The first ball goes straight into the grandstand area. I walk looking at the yardage book so I get there with the correct decision at hand. I remind myself to be cordial and confident. Decision: use the dropping zone closest to where the ball lies in the grandstand. The player drops his ball and it is in play.
I am satisfied with the Decision and so is the player. I go on to have four more Decisions during the round. When the round was over, I felt relief. I thank the players, thank the group of the scorer and bunker raker that helped me and wait outside the recording area for any questions. The job is done. I return the radio, go into the Rules Office to discuss my Rulings and hand over the time sheet.
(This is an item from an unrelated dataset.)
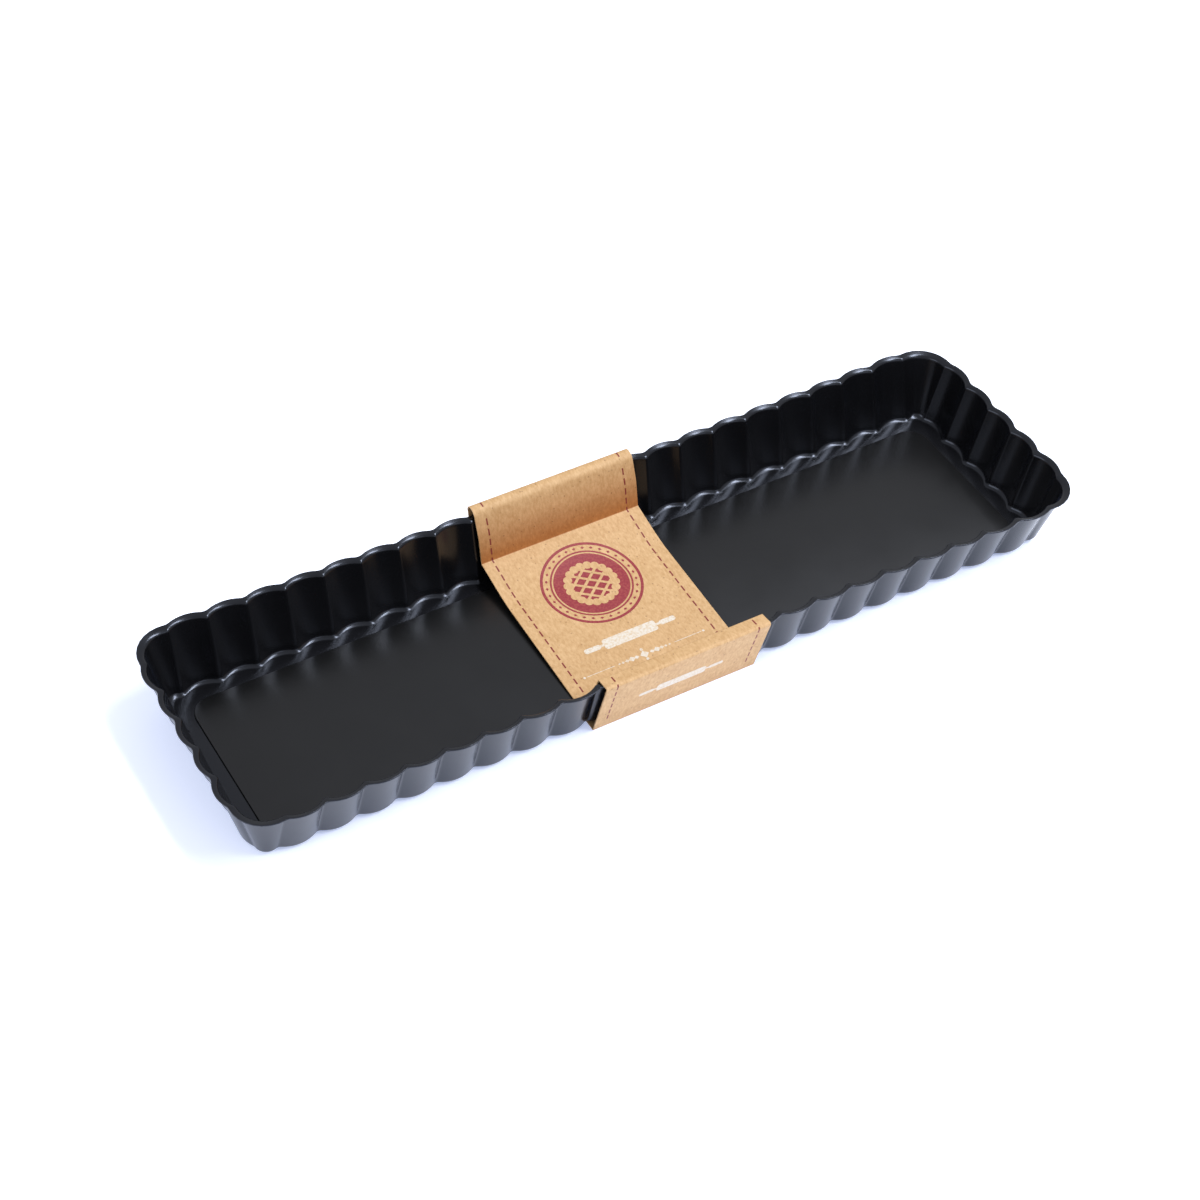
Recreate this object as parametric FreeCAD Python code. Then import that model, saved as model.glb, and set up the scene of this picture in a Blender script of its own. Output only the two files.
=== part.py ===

At dinner with fellow referees, we discuss the interesting cases of the day and hear the assignments for Saturday. A new series of communiques arrive: the weather report and an advisory on possible ball movement due to the high winds and a reminder of the Rules to deal with cases of the ball moving in windy conditions.
Again I am an observer, this time with Garcia and Johnston, with Kuchar and Na in the group ahead. Both beautiful games. The crowds are larger and a little more difficult to control. I advise the walking referee of any conditions that might require a ruling and we have a very good game.
On the last day I was a walking referee once more, with Harold Varner III again and Richard Sterne. Not a boring day as I had eight different decisions to make: a temporary immovable obstruction relief, unplayable lie, lost balls, cables interfering, ball moved, ball on or off the green query. Despite the many decisions, things went very smoothly and we finished the game 15 minutes ahead of time.
I congratulate the players and thank my team, return the radio and go into the Rules Office for my report on the rulings and deliver the timing sheet. I am glad for a job I think was well done. A lifetime of stories and memories to share.
I had a fantastic experience at The Open. I consider it the “cherry on top” of my work in Rules and I recommend it to anybody who is serious about Rules. I sincerely thank the President of the Brazilian Confederation, Paulo Pacheco, and The R&A for the opportunity of working at The Open.